Losing speed and altitude is basically the reverse process of gaining them. To hold altitude and lose speed you ease back on the cyclic to flare and reduce speed while lowering collective/throttle just enough to hold altitude and maintain rotor RPM. To lose altitude without losing speed, lower collective/throttle until the desired rate of decent is reached. A combination of both is usually used for approach to landing. At the point of loss of translational lift, the rotor system will vibrate a bit, but you’re used to it by now (you’ll be a bit numb by the end of the flight). Besides, you’ll be somewhat distracted by the sinking feeling, followed by the confusion of having the nose suddenly jerk to the right when you yank up on the collective to stop sinking. (forgot that left pedal again, eh?) Anyway, when you’ve established a hover (hopefully in ground effect and over a clean, level spot) you can decrease collective until touching the ground. That was an over-simplification, but you get the idea. Now we can eat. Don’t freak out too badly when you notice those wires are close, but hey, you’re alive!

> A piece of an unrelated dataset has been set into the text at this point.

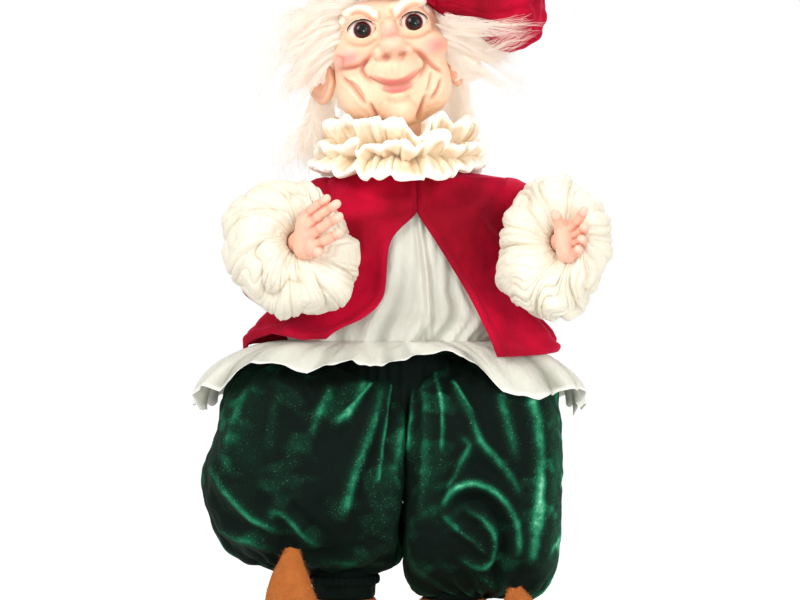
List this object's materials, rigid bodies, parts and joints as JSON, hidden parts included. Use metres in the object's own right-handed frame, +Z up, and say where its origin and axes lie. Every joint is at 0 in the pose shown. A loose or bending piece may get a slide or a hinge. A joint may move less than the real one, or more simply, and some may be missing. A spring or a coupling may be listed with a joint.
{
  "type": "posable elf doll",
  "caption": "Posable standing doll with a sculpted smiling head and hands, wired cloth body, floppy hat, ruff, open jacket, gathered blouse, ballooning pantaloons and pointed shoes.",
  "frame": {"origin": "on the floor under the middle of the doll's box", "axes": "+Z up, the doll faces -Y, its right side is at -X"},
  "size_m": [0.2564, 0.16, 0.4609],
  "materials": {
    "skin": "hand-painted cast resin, satin",
    "eye": "glossy",
    "hair": "fluffy mohair",
    "crimson_velvet": "crushed velvet",
    "green_velvet": "crushed velvet",
    "cream_organza": "crinkled organza",
    "sheer_organza": "sheer organza",
    "felt": "fuzzy felt",
    "sole": "stiff pressed felt",
    "muslin": "stuffed cotton",
    "elastic": "woven elastic",
    "wire": "annealed armature wire"
  },
  "bodies": {
    "torso": {"torso_body": "muslin", "spine_wire": "wire", "shoulder_wire": "wire", "hip_wire": "wire", "neck_post": "muslin", "blouse_body": "sheer_organza", "peplum": "sheer_organza", "jacket_back": "crimson_velvet", "jacket_front_right": "crimson_velvet", "jacket_front_left": "crimson_velvet", "ruff_band": "cream_organza", "ruff_lower": "cream_organza", "ruff_upper": "cream_organza", "pants_waistband": "green_velvet", "pants_seat": "green_velvet"},
    "head": {"head_shell": "skin", "eye_right": "eye", "eye_left": "eye", "hair_back": "hair", "hair_right": "hair", "hair_left": "hair", "hat_band": "crimson_velvet", "hat_crown": "crimson_velvet"},
    "upper_arm_right": {"sleeve_upper_right": "crimson_velvet", "upper_arm_right": "muslin", "upper_arm_wire_right": "wire"},
    "forearm_right": {"sleeve_lower_right": "crimson_velvet", "forearm_right": "muslin", "forearm_wire_right": "wire", "puff_right": "cream_organza", "wrist_band_right": "elastic"},
    "hand_right": {"hand_right": "skin"},
    "thigh_right": {"pants_leg_right": "green_velvet", "thigh_right": "muslin", "thigh_wire_right": "wire"},
    "shin_right": {"shin_right": "green_velvet", "shin_wire_right": "wire", "ankle_band_right": "elastic", "shoe_upper_right": "felt", "shoe_sole_right": "sole"},
    "upper_arm_left": {"sleeve_upper_left": "crimson_velvet", "upper_arm_left": "muslin", "upper_arm_wire_left": "wire"},
    "forearm_left": {"sleeve_lower_left": "crimson_velvet", "forearm_left": "muslin", "forearm_wire_left": "wire", "puff_left": "cream_organza", "wrist_band_left": "elastic"},
    "hand_left": {"hand_left": "skin"},
    "thigh_left": {"pants_leg_left": "green_velvet", "thigh_left": "muslin", "thigh_wire_left": "wire"},
    "shin_left": {"shin_left": "green_velvet", "shin_wire_left": "wire", "ankle_band_left": "elastic", "shoe_upper_left": "felt", "shoe_sole_left": "sole"}
  },
  "joints": [
    {"name": "head_turn", "type": "hinge", "parent": "torso", "child": "head", "pos_m": [-0.00202, 0.02256, 0.34], "axis": [0, 0, 1], "range_deg": [-45, 45]},
    {"name": "shoulder_raise_right", "type": "hinge", "parent": "torso", "child": "upper_arm_right", "pos_m": [-0.04902, 0.02456, 0.287], "axis": [0, 1, 0], "range_deg": [0, 45]},
    {"name": "elbow_bend_right", "type": "hinge", "parent": "upper_arm_right", "child": "forearm_right", "pos_m": [-0.08502, 0.02656, 0.243], "axis": [-1, 0, 0], "range_deg": [-15, 8]},
    {"name": "wrist_twist_right", "type": "hinge", "parent": "forearm_right", "child": "hand_right", "pos_m": [-0.06163, -0.05337, 0.26444], "axis": [0.272, -0.9294, 0.2494], "range_deg": [-60, 60]},
    {"name": "hip_swing_right", "type": "hinge", "parent": "torso", "child": "thigh_right", "pos_m": [-0.03702, 0.02056, 0.145], "axis": [-1, 0, 0], "range_deg": [-20, 35]},
    {"name": "knee_bend_right", "type": "hinge", "parent": "thigh_right", "child": "shin_right", "pos_m": [-0.03702, 0.02056, 0.084], "axis": [1, 0, 0], "range_deg": [0, 25]},
    {"name": "shoulder_raise_left", "type": "hinge", "parent": "torso", "child": "upper_arm_left", "pos_m": [0.06598, 0.02456, 0.287], "axis": [0, -1, 0], "range_deg": [0, 45]},
    {"name": "elbow_bend_left", "type": "hinge", "parent": "upper_arm_left", "child": "forearm_left", "pos_m": [0.10198, 0.02656, 0.243], "axis": [-1, 0, 0], "range_deg": [-15, 8]},
    {"name": "wrist_twist_left", "type": "hinge", "parent": "forearm_left", "child": "hand_left", "pos_m": [0.09291, -0.05604, 0.26516], "axis": [-0.1054, -0.9605, 0.2577], "range_deg": [-60, 60]},
    {"name": "hip_swing_left", "type": "hinge", "parent": "torso", "child": "thigh_left", "pos_m": [0.03098, 0.02056, 0.145], "axis": [-1, 0, 0], "range_deg": [-20, 35]},
    {"name": "knee_bend_left", "type": "hinge", "parent": "thigh_left", "child": "shin_left", "pos_m": [0.03098, 0.02056, 0.084], "axis": [1, 0, 0], "range_deg": [0, 25]}
  ]
}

To further complicate matters, there are a great number of less-than-routine modes of flight as well as some downright unacceptable ones:
- Running takeoff and landing
- Pinnacle operations
- Low rotor RPM
- Tail rotor failure
- Settling with power
There also exists many different ways to build a helicopter. Some various rotor types and configurations:
- Fully articulated (three axes)
- Semi-rigid (flexing)
- Teetering (bell type)
- Single (with tail-rotor)
- Tandem (Vertol)
- Coaxial (Soviet Kamov)
- Intermeshing (Kaman)
- NoTaR (no pesky tail-rotor)
Uh… Now do you get the idea??
(Editor’s note: I think the intended idea, or principle is that you should NEVER fly without proper instruction. Ultralight helicopters can kill just as easily as a “Big” helicopter can, if not more so. NEVER FLY WITHOUT PROPER TRAINING! This stuff in the above article cannot be learned on your own!